• [Your instructions]
Extract the full set of records that follows, word for word.

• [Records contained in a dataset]
::::::
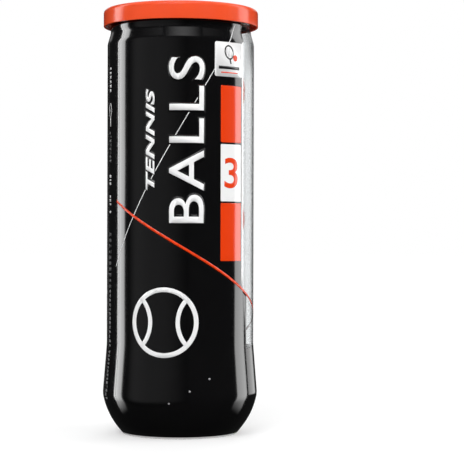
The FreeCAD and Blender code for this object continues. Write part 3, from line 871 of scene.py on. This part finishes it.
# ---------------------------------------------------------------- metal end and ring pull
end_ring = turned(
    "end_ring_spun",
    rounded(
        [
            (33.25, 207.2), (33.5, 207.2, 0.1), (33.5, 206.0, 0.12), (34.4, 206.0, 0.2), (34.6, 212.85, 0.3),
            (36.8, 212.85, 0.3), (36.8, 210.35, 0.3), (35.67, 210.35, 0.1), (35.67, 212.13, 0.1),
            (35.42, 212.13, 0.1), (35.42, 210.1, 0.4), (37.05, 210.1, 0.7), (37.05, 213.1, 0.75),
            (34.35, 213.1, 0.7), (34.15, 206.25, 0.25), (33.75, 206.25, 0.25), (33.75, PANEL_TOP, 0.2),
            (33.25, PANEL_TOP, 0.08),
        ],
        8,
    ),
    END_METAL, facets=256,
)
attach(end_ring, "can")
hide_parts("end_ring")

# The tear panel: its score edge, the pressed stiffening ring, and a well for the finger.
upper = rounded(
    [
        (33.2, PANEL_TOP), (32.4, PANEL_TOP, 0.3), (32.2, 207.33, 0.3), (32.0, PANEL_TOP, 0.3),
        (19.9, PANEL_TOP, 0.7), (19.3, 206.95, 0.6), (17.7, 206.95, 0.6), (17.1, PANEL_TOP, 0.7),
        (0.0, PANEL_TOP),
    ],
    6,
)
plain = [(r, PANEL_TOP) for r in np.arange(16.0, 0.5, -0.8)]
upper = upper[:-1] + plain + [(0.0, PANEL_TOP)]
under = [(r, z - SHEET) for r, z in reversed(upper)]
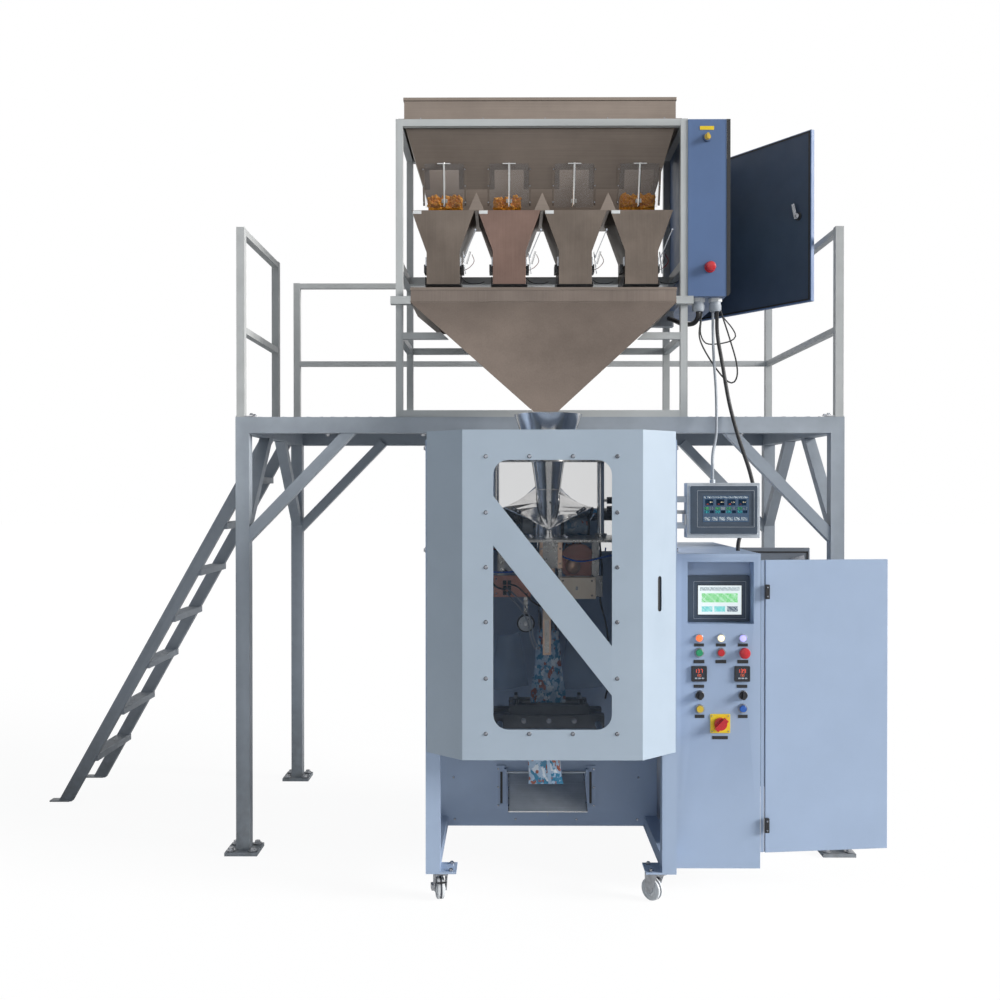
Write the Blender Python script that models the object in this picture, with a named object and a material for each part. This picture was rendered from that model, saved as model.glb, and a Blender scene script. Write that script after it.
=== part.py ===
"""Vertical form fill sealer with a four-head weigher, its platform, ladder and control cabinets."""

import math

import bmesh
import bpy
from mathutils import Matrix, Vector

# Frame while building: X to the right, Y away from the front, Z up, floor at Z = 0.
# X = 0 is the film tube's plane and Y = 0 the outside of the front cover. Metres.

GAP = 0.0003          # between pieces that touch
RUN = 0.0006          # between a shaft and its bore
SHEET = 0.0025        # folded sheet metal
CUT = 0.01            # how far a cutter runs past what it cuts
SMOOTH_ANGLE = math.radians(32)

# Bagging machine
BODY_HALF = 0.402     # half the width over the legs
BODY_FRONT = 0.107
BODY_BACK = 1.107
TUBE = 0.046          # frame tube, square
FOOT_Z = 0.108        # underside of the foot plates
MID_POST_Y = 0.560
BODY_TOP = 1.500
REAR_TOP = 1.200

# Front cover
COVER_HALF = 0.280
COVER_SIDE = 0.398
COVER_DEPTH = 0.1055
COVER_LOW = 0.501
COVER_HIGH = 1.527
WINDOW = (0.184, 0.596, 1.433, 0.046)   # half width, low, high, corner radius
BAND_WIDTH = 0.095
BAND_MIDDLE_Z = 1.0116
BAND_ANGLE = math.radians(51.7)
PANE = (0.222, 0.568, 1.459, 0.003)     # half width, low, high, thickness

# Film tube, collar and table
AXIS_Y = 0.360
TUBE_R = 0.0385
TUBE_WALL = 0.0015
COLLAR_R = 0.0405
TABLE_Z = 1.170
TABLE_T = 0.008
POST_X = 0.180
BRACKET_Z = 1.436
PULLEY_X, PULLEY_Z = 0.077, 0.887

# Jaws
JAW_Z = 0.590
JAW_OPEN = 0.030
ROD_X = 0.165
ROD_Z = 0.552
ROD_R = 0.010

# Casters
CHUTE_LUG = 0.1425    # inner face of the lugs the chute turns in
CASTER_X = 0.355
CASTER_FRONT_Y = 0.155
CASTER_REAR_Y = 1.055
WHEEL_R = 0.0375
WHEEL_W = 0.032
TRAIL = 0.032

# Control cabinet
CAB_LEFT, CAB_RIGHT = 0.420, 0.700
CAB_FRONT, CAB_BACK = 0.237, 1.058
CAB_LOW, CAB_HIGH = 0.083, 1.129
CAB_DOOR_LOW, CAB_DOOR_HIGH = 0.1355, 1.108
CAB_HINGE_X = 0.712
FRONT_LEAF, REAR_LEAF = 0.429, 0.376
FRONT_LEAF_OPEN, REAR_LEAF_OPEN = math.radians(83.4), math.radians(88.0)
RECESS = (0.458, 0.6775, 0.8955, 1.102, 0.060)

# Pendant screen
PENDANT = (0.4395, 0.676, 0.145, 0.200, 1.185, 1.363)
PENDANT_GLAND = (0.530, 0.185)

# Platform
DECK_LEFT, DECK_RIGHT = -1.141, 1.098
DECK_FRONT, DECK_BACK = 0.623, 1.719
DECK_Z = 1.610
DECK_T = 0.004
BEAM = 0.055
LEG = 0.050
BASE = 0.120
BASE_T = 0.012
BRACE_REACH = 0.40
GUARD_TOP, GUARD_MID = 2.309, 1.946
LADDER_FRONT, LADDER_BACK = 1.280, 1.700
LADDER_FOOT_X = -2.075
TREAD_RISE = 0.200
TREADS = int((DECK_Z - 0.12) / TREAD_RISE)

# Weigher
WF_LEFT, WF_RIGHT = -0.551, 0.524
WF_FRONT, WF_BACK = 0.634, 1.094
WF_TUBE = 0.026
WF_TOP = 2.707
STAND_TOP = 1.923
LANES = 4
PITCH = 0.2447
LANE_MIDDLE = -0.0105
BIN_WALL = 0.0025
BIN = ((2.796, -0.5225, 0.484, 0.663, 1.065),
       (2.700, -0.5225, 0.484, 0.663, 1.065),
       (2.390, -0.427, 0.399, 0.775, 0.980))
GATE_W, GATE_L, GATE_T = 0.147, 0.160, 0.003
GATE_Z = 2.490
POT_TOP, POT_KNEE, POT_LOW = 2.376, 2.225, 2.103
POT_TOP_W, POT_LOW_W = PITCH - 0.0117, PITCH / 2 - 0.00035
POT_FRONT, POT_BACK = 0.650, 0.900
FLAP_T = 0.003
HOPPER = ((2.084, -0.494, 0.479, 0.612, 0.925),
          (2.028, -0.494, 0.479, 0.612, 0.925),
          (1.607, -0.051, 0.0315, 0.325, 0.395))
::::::
• [Written solution]
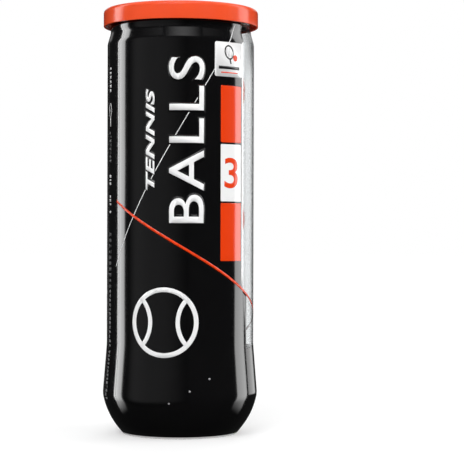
The FreeCAD and Blender code for this object continues. Write part 3, from line 871 of scene.py on. This part finishes it.
# ---------------------------------------------------------------- metal end and ring pull
end_ring = turned(
    "end_ring_spun",
    rounded(
        [
            (33.25, 207.2), (33.5, 207.2, 0.1), (33.5, 206.0, 0.12), (34.4, 206.0, 0.2), (34.6, 212.85, 0.3),
            (36.8, 212.85, 0.3), (36.8, 210.35, 0.3), (35.67, 210.35, 0.1), (35.67, 212.13, 0.1),
            (35.42, 212.13, 0.1), (35.42, 210.1, 0.4), (37.05, 210.1, 0.7), (37.05, 213.1, 0.75),
            (34.35, 213.1, 0.7), (34.15, 206.25, 0.25), (33.75, 206.25, 0.25), (33.75, PANEL_TOP, 0.2),
            (33.25, PANEL_TOP, 0.08),
        ],
        8,
    ),
    END_METAL, facets=256,
)
attach(end_ring, "can")
hide_parts("end_ring")

# The tear panel: its score edge, the pressed stiffening ring, and a well for the finger.
upper = rounded(
    [
        (33.2, PANEL_TOP), (32.4, PANEL_TOP, 0.3), (32.2, 207.33, 0.3), (32.0, PANEL_TOP, 0.3),
        (19.9, PANEL_TOP, 0.7), (19.3, 206.95, 0.6), (17.7, 206.95, 0.6), (17.1, PANEL_TOP, 0.7),
        (0.0, PANEL_TOP),
    ],
    6,
)
plain = [(r, PANEL_TOP) for r in np.arange(16.0, 0.5, -0.8)]
upper = upper[:-1] + plain + [(0.0, PANEL_TOP)]
under = [(r, z - SHEET) for r, z in reversed(upper)]
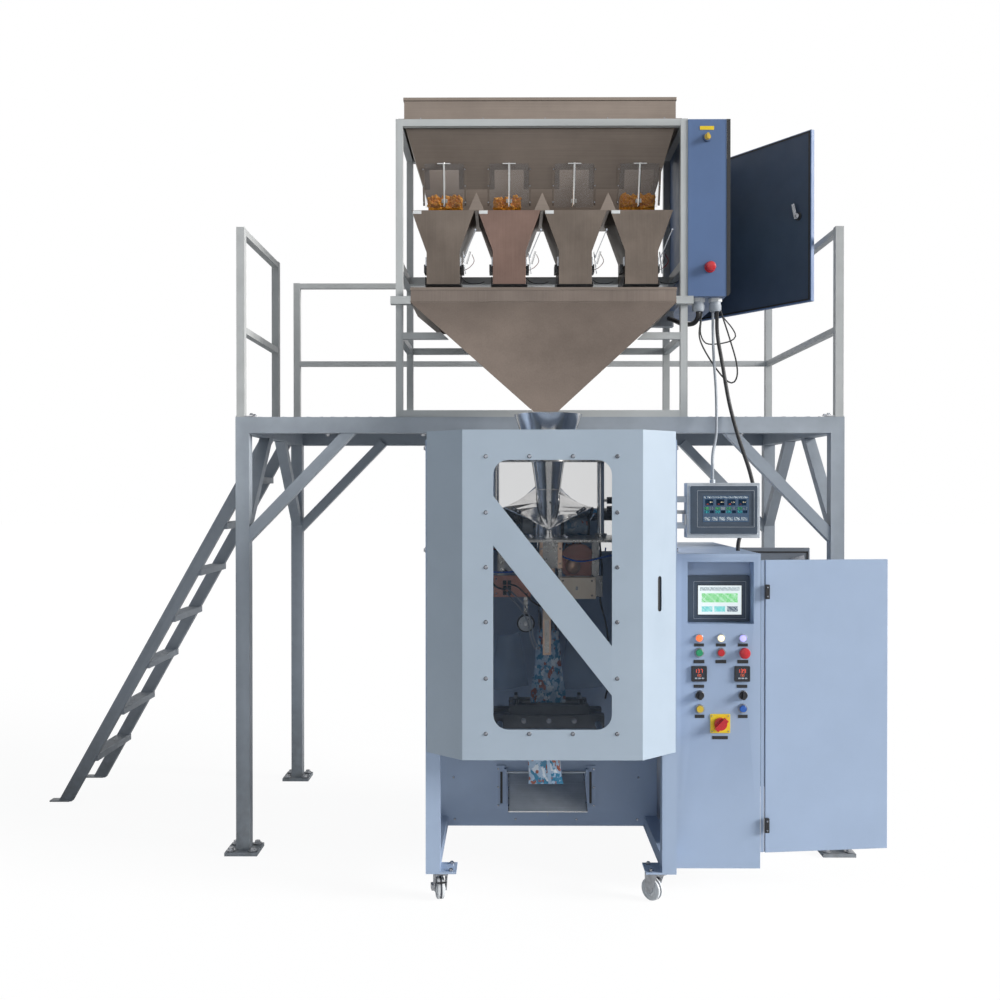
Write the Blender Python script that models the object in this picture, with a named object and a material for each part. This picture was rendered from that model, saved as model.glb, and a Blender scene script. Write that script after it.
=== part.py ===
"""Vertical form fill sealer with a four-head weigher, its platform, ladder and control cabinets."""

import math

import bmesh
import bpy
from mathutils import Matrix, Vector

# Frame while building: X to the right, Y away from the front, Z up, floor at Z = 0.
# X = 0 is the film tube's plane and Y = 0 the outside of the front cover. Metres.

GAP = 0.0003          # between pieces that touch
RUN = 0.0006          # between a shaft and its bore
SHEET = 0.0025        # folded sheet metal
CUT = 0.01            # how far a cutter runs past what it cuts
SMOOTH_ANGLE = math.radians(32)

# Bagging machine
BODY_HALF = 0.402     # half the width over the legs
BODY_FRONT = 0.107
BODY_BACK = 1.107
TUBE = 0.046          # frame tube, square
FOOT_Z = 0.108        # underside of the foot plates
MID_POST_Y = 0.560
BODY_TOP = 1.500
REAR_TOP = 1.200

# Front cover
COVER_HALF = 0.280
COVER_SIDE = 0.398
COVER_DEPTH = 0.1055
COVER_LOW = 0.501
COVER_HIGH = 1.527
WINDOW = (0.184, 0.596, 1.433, 0.046)   # half width, low, high, corner radius
BAND_WIDTH = 0.095
BAND_MIDDLE_Z = 1.0116
BAND_ANGLE = math.radians(51.7)
PANE = (0.222, 0.568, 1.459, 0.003)     # half width, low, high, thickness

# Film tube, collar and table
AXIS_Y = 0.360
TUBE_R = 0.0385
TUBE_WALL = 0.0015
COLLAR_R = 0.0405
TABLE_Z = 1.170
TABLE_T = 0.008
POST_X = 0.180
BRACKET_Z = 1.436
PULLEY_X, PULLEY_Z = 0.077, 0.887

# Jaws
JAW_Z = 0.590
JAW_OPEN = 0.030
ROD_X = 0.165
ROD_Z = 0.552
ROD_R = 0.010

# Casters
CHUTE_LUG = 0.1425    # inner face of the lugs the chute turns in
CASTER_X = 0.355
CASTER_FRONT_Y = 0.155
CASTER_REAR_Y = 1.055
WHEEL_R = 0.0375
WHEEL_W = 0.032
TRAIL = 0.032

# Control cabinet
CAB_LEFT, CAB_RIGHT = 0.420, 0.700
CAB_FRONT, CAB_BACK = 0.237, 1.058
CAB_LOW, CAB_HIGH = 0.083, 1.129
CAB_DOOR_LOW, CAB_DOOR_HIGH = 0.1355, 1.108
CAB_HINGE_X = 0.712
FRONT_LEAF, REAR_LEAF = 0.429, 0.376
FRONT_LEAF_OPEN, REAR_LEAF_OPEN = math.radians(83.4), math.radians(88.0)
RECESS = (0.458, 0.6775, 0.8955, 1.102, 0.060)

# Pendant screen
PENDANT = (0.4395, 0.676, 0.145, 0.200, 1.185, 1.363)
PENDANT_GLAND = (0.530, 0.185)

# Platform
DECK_LEFT, DECK_RIGHT = -1.141, 1.098
DECK_FRONT, DECK_BACK = 0.623, 1.719
DECK_Z = 1.610
DECK_T = 0.004
BEAM = 0.055
LEG = 0.050
BASE = 0.120
BASE_T = 0.012
BRACE_REACH = 0.40
GUARD_TOP, GUARD_MID = 2.309, 1.946
LADDER_FRONT, LADDER_BACK = 1.280, 1.700
LADDER_FOOT_X = -2.075
TREAD_RISE = 0.200
TREADS = int((DECK_Z - 0.12) / TREAD_RISE)

# Weigher
WF_LEFT, WF_RIGHT = -0.551, 0.524
WF_FRONT, WF_BACK = 0.634, 1.094
WF_TUBE = 0.026
WF_TOP = 2.707
STAND_TOP = 1.923
LANES = 4
PITCH = 0.2447
LANE_MIDDLE = -0.0105
BIN_WALL = 0.0025
BIN = ((2.796, -0.5225, 0.484, 0.663, 1.065),
       (2.700, -0.5225, 0.484, 0.663, 1.065),
       (2.390, -0.427, 0.399, 0.775, 0.980))
GATE_W, GATE_L, GATE_T = 0.147, 0.160, 0.003
GATE_Z = 2.490
POT_TOP, POT_KNEE, POT_LOW = 2.376, 2.225, 2.103
POT_TOP_W, POT_LOW_W = PITCH - 0.0117, PITCH / 2 - 0.00035
POT_FRONT, POT_BACK = 0.650, 0.900
FLAP_T = 0.003
HOPPER = ((2.084, -0.494, 0.479, 0.612, 0.925),
          (2.028, -0.494, 0.479, 0.612, 0.925),
          (1.607, -0.051, 0.0315, 0.325, 0.395))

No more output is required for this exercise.